Nearby, drinking a pitcher of Bud Light, is Barney "Barn-dog" Mullins, a true-blue biker wearing a big black cowboy hat, gray tee shirt and leather vest. Tanned and tatted with long hair and a handlebar mustache, Barn-dog works for SRP and has been coming in to the PV for longer than most of the rest of the bar's customers have been breathing.

"I used to come in here and drink underage back when it was the Adobe Lounge," says the easy rider. "We're talking about 33 or 34 years ago. I'm 53 now."

"What kind of a bike do you ride?" asks Jett.

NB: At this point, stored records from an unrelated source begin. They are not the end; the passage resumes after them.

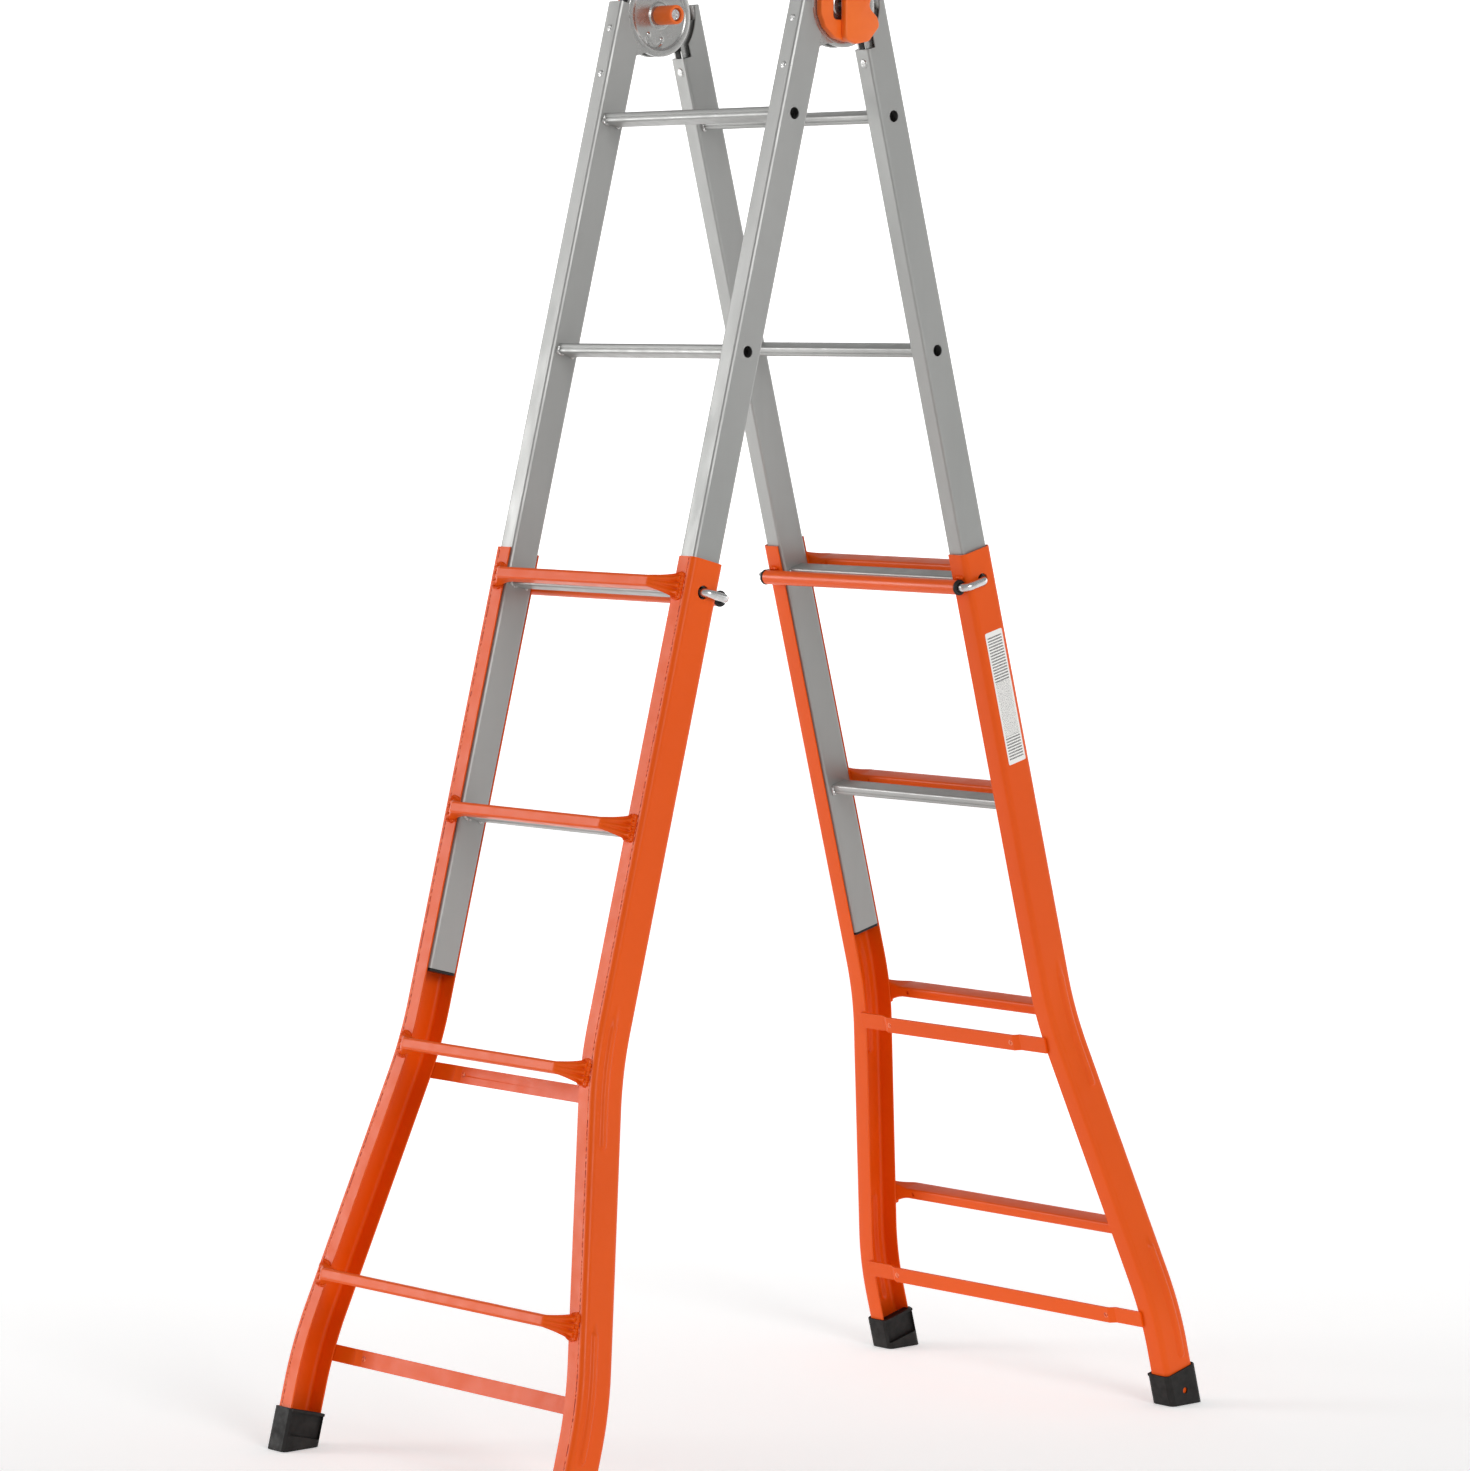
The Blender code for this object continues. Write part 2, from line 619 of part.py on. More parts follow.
def lever(side, sign, pull, axis):
    """The outside knob on its bolt, and the fixed sleeve that houses the bolt's head."""
    upright = (math.pi / 2, 0, 0)
    face = HINGE_Y + CHEEK_OUT + FIT_GAP
    half = [(-0.043, 0.012), (-0.036, 0.027), (-0.021, 0.039), (-0.003, 0.043),
            (0.014, 0.042), (0.024, 0.034)]
    body = rounded(half + mirrored(half), 0.006)
    slot = box(-0.024, 0.009, -0.018, 0.018, 0.005)
    knob = add(f"hinge_lever_{side}", plate([body, slot], LEVER_BASE), pull,
               (0, sign * (face + LEVER_BASE / 2), 0), KNOB, upright)
    half = [(-0.013, 0.041), (0.005, 0.0455), (0.024, 0.042), (0.041, 0.024),
            (0.037, 0.0135), (0.0255, 0.004)]
    wing = rounded(half + mirrored(half), 0.003)
    wing = add(f"{knob.name}_wing", plate([wing], LEVER_WING), pull,
               (0, sign * (face + LEVER_BASE + LEVER_WING / 2 - 0.0005), 0), turn=upright)
    boolean(knob, wing, "UNION")

    end = HINGE_Y - CHEEK_OUT - FIT_GAP
    back = end - SLEEVE_LENGTH
    head = SLEEVE_BORE - 2 * FIT_GAP
    start = back + BOLT_HEAD
    top = face + LEVER_BASE - BOLT_HEAD
    profile = [(0, start), (head, start), (head, start + BOLT_HEAD),
               (AXLE_R, start + BOLT_HEAD), (AXLE_R, top - BOLT_HEAD),
               (head, top - BOLT_HEAD), (head, top), (0, top)]
    add(f"hinge_bolt_{side}", turned(profile, 16), pull, (0, 0, 0), BRIGHT,
        (-sign * math.pi / 2, 0, 0))

    profile = [(AXLE_R + FIT_GAP, end - SLEEVE_FLOOR), (AXLE_R + FIT_GAP, end),
               (SLEEVE_R, end), (SLEEVE_R, back), (SLEEVE_BORE, back),
               (SLEEVE_BORE, end - SLEEVE_FLOOR)]
    add(f"hinge_sleeve_{side}", turned(profile, 18), axis, (0, 0, 0), KNOB,
        (-sign * math.pi / 2, 0, 0))


# ---- assembly ----------------------------------------------------------------------------

clear_scene()
ladder = new_collection("double_ladder")
cutters = new_collection("cutters", cutters=True)

hinge_axis = empty("hinge_axis", None, (0, 0, HINGE_HEIGHT))
LEGS = {
    "a": ((0, -HALF_OPENING, math.pi), {"near": 1, "far": -1}),
    "b": ((0, -HALF_OPENING, 0), {"near": -1, "far": 1}),
}
for tag, (turn, sides) in LEGS.items():
    leg = empty(f"leg_{tag}", hinge_axis, (0, 0, 0), turn)
    slider = empty(f"slide_{tag}", leg, (0, 0, 0))
    inner_frame(tag, leg, sides)
    outer_frame(tag, slider, sides)
    locks(tag, slider, sides)
    for side, sign in sides.items():
        hinge_half(f"hinge_plate_{tag}_{side}", leg, sign, outer=tag == "a")
        if tag == "b":
            guard(f"hinge_guard_{side}", leg, sign)
for side, sign in (("near", -1), ("far", 1)):
    pull = empty(f"lever_{side}_pull", hinge_axis, (0, 0, 0))
    lever(side, sign, pull, hinge_axis)
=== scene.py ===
import json
import math

import bmesh
import bpy
from mathutils import Matrix, Vector, noise


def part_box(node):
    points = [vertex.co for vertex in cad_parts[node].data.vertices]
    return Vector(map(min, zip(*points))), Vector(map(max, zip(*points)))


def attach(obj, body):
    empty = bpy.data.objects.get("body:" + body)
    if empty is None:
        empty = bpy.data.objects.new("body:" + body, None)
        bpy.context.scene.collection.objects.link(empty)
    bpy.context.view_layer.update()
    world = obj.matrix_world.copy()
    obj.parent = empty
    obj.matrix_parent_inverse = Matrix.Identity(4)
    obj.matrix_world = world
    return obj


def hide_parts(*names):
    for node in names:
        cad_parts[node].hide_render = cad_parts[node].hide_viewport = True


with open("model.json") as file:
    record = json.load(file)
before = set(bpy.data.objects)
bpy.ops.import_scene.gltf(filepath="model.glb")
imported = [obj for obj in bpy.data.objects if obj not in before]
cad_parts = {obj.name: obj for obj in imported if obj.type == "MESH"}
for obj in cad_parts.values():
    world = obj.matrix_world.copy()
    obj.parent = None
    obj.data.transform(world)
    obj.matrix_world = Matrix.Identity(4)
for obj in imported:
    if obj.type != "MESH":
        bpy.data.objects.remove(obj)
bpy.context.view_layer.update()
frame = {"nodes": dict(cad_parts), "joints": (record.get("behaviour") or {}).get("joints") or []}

joints = {joint["name"]: joint for joint in frame["joints"]}
scene = bpy.context.scene

# ---- Studio ------------------------------------------------------------------------------
# A pale floor that turns up into a round wall, big soft panels, and the camera at chest
# height off the ladder's near corner.

hinge_z = joints["fold"]["pos_m"][2]

eye = bpy.data.cameras.new("eye")
eye.sensor_width = 36
eye.lens = 135.5
eye.shift_y = 0.049
eye.clip_end = 60
camera = bpy.data.objects.new("camera", eye)
camera.location = (-4.374, -4.919, hinge_z - 0.3475)
camera.rotation_euler = (math.radians(90 - 5.17), 0, math.radians(-41.55))
scene.collection.objects.link(camera)
scene.camera = camera
scene.view_settings.view_transform = "Standard"

wall = bmesh.new()
floor_reach, cove = 18.0, 4.0
sweep = [(0.02, 0.0), (4.0, 0.0), (floor_reach, 0.0)]
for k in range(1, 9):
    turn = math.pi * k / 16
    sweep.append((floor_reach + cove * math.sin(turn), cove - cove * math.cos(turn)))
sweep.append((floor_reach + cove, 2 * cove))
profile = [wall.verts.new((radius, 0, height)) for radius, height in sweep]
edges = [wall.edges.new(pair) for pair in zip(profile, profile[1:])]
bmesh.ops.spin(wall, geom=profile + edges, cent=(0, 0, 0), axis=(0, 0, 1),
               angle=2 * math.pi, steps=96, use_merge=True)
bmesh.ops.contextual_create(wall, geom=[v for v in wall.verts if v.co.xy.length < 0.03])
bmesh.ops.recalc_face_normals(wall, faces=wall.faces)
paper = bpy.data.meshes.new("studio_floor")
wall.to_mesh(paper)
wall.free()
paper.polygons.foreach_set("use_smooth", [True] * len(paper.polygons))
floor = bpy.data.objects.new("studio_floor", paper)
floor.location.z = -0.0006
scene.collection.objects.link(floor)
chalk = bpy.data.materials.new("studio_white")
chalk.use_nodes = True
matt = chalk.node_tree.nodes["Principled BSDF"]
matt.inputs["Roughness"].default_value = 0.9
matt.inputs["Specular IOR Level"].default_value = 0.1
cloud = chalk.node_tree.nodes.new("ShaderNodeTexNoise")
cloud.inputs["Scale"].default_value = 3
pale = chalk.node_tree.nodes.new("ShaderNodeMix")
pale.data_type = "RGBA"
pale.inputs[6].default_value = (0.90, 0.90, 0.895, 1)
pale.inputs[7].default_value = (0.92, 0.92, 0.92, 1)
chalk.node_tree.links.new(cloud.outputs["Fac"], pale.inputs["Factor"])
chalk.node_tree.links.new(pale.outputs[2], matt.inputs["Base Color"])
# Painted light: the floor and wall glow by themselves, faintly on the camera's side and brighter
# behind the ladder. This gradient of emission stands in for light falling on the backdrop.
spot = chalk.node_tree.nodes.new("ShaderNodeTexCoord")
depth = chalk.node_tree.nodes.new("ShaderNodeVectorMath")
depth.operation = "DOT_PRODUCT"
depth.inputs[1].default_value = (0.664, 0.748, 0)
glow = chalk.node_tree.nodes.new("ShaderNodeMapRange")
for socket, value in (("From Min", -3.0), ("From Max", 3.0),
                      ("To Min", 0.02), ("To Max", 0.70)):
    glow.inputs[socket].default_value = value
chalk.node_tree.links.new(spot.outputs["Object"], depth.inputs[0])
chalk.node_tree.links.new(depth.outputs["Value"], glow.inputs["Value"])
chalk.node_tree.links.new(glow.outputs["Result"], matt.inputs["Emission Strength"])
matt.inputs["Emission Color"].default_value = (1, 1, 1, 1)
paper.materials.append(chalk)

sky = bpy.data.worlds.new("studio")
sky.use_nodes = True
sky.node_tree.nodes["Background"].inputs["Color"].default_value = (1, 1, 1, 1)
sky.node_tree.nodes["Background"].inputs["Strength"].default_value = 0.36
scene.world = sky


def panel(name, place, size, power):
    light = bpy.data.lights.new(name, "AREA")
    light.energy = power
    light.size = size
    stand = bpy.data.objects.new(name, light)
    stand.location = place
    aim = Vector((0, 0, 0.8)) - Vector(place)
    stand.rotation_euler = aim.to_track_quat("-Z", "Y").to_euler()
    scene.collection.objects.link(stand)


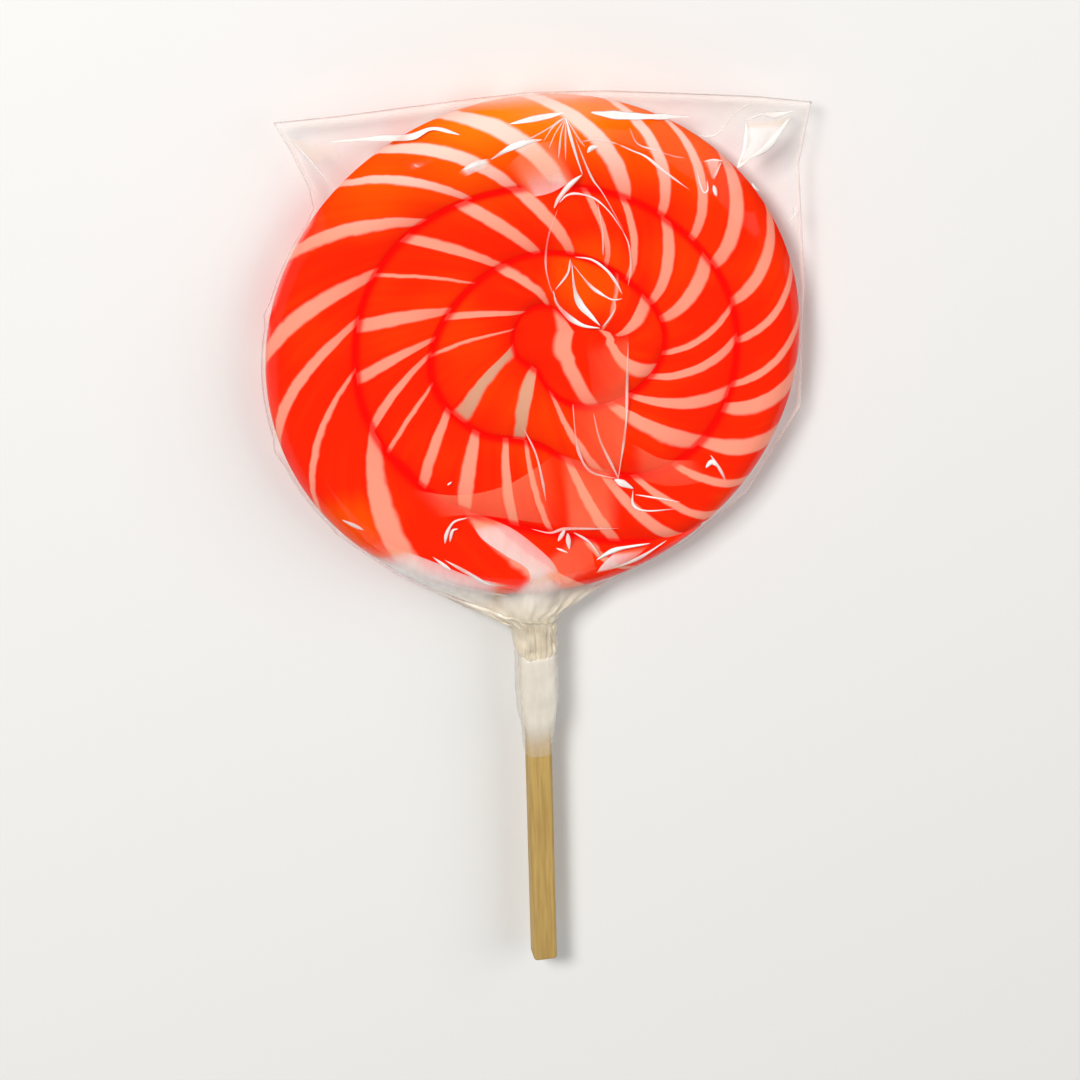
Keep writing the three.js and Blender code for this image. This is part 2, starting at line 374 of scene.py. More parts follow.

"An old-school chopper, a Harley-Davidson," he says. "Her name's Sweetie. I've been riding Harleys all my life, ever since I was about 17. I've had six Harley-Davidsons and three wives so far. I guess you can tell my preference."

"So what do you like about the PV that you've been coming for so long?" I inquire.

"There are a couple of reasons," he responds. "All these kids who come in here with the black tee shirts, the long sideburns and the tattoos, they're kinda emulating the '60s and '70s, and they think I'm a really cool guy because I was there. The other reason is, if you want culture, this is it. You get a little bit of everything in here."